Postmodernists & globalisation

Cards (12)

  • Giddens (positive effects)
    • Globalisation has led to detraditionalization, a decline in traditional behaviour. 
    • Example: global campaigns such as #girlsnotbrides and #metoo have led to greater global awareness of gender inequality.  
  • Katz & Sugiyma
    • Mobile phones are being used as a status symbol and a fashion statement signifying coolness 
    • Used by youth to assert their independence  
    • US and Japanese teens prioritized style over battery life 
  • Marxists criticise Katz & Sugiyma for assuming that consumer choice has increased for all when in reality income is a key factor.
  • Example of how online worlds can go wrong
    Belgium police had to 'patrol' Second Life as a result of virtual prostitution, rape, and pornography.
  • Jurgenson
    • We live in an ‘augmented reality’- the digital and physical are enmeshed 
    • Techno-human syntheses are more common than ever, from medicine to communication and beauty. 
    • Lockdown fundamentally changed how we view our lives because of digitalisation 
    • Technology is now the driving force of our lives. 
  • Examples of techno-human syntheses (Jurgenson)
    Medical = pacemakers, contact lenses, breast implants
    Communication = Zoom, radio, television
  • Bauman
    • Identity is no longer based on anything stable and has become fragmented, fluid, and short lived. 
    • As a response to increasing uncertainty people are focusing on short-lived identities and relationships focused on ‘a good time’  
    • 'To be in cyberspace is to not be real'
  • Marxists critique the idea that identity is now fluid as the rich have more resources to flex their online identities.
  • Examples of short-lived identities and relationships online (Bauman)

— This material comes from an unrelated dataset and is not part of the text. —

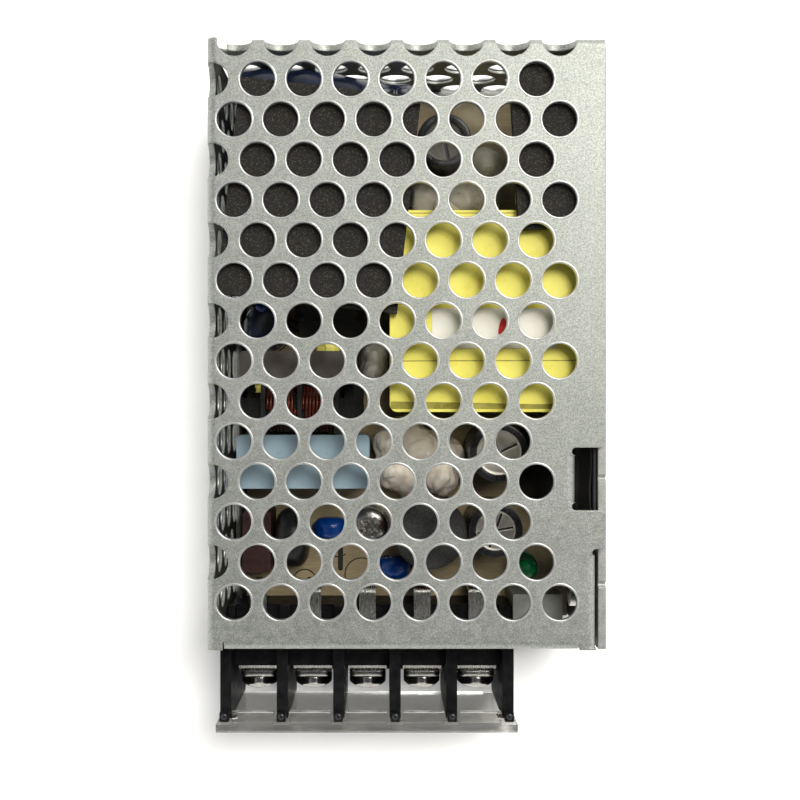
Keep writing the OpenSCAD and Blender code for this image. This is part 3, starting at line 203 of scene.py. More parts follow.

    Dating apps allow users to create an idealised version of their identity
  • Baudrillard
    • The signified is reality, the signifier is digital communication which projects a version of reality to us.
    • TV creates a hyper-reality that feeds us unreliable versions of the truth.
    • We've lost our grip on reality - what we see may or may not be true but we've stopped caring.
    • 'Information blizzard' makes it impossible to find the truth
    • Power is disappearing into an endless exchange of meaningless symbols.
  • Baudrillard's theory is criticised for its lack of empirical evidence - he offers no evidence for his theory that the Iraq war was not real.
  • Baudrillard's example of TV's hyper-reality
    He claims the Iraq war an illusion that did not take place. He thinks it was a series of images for TV viewing.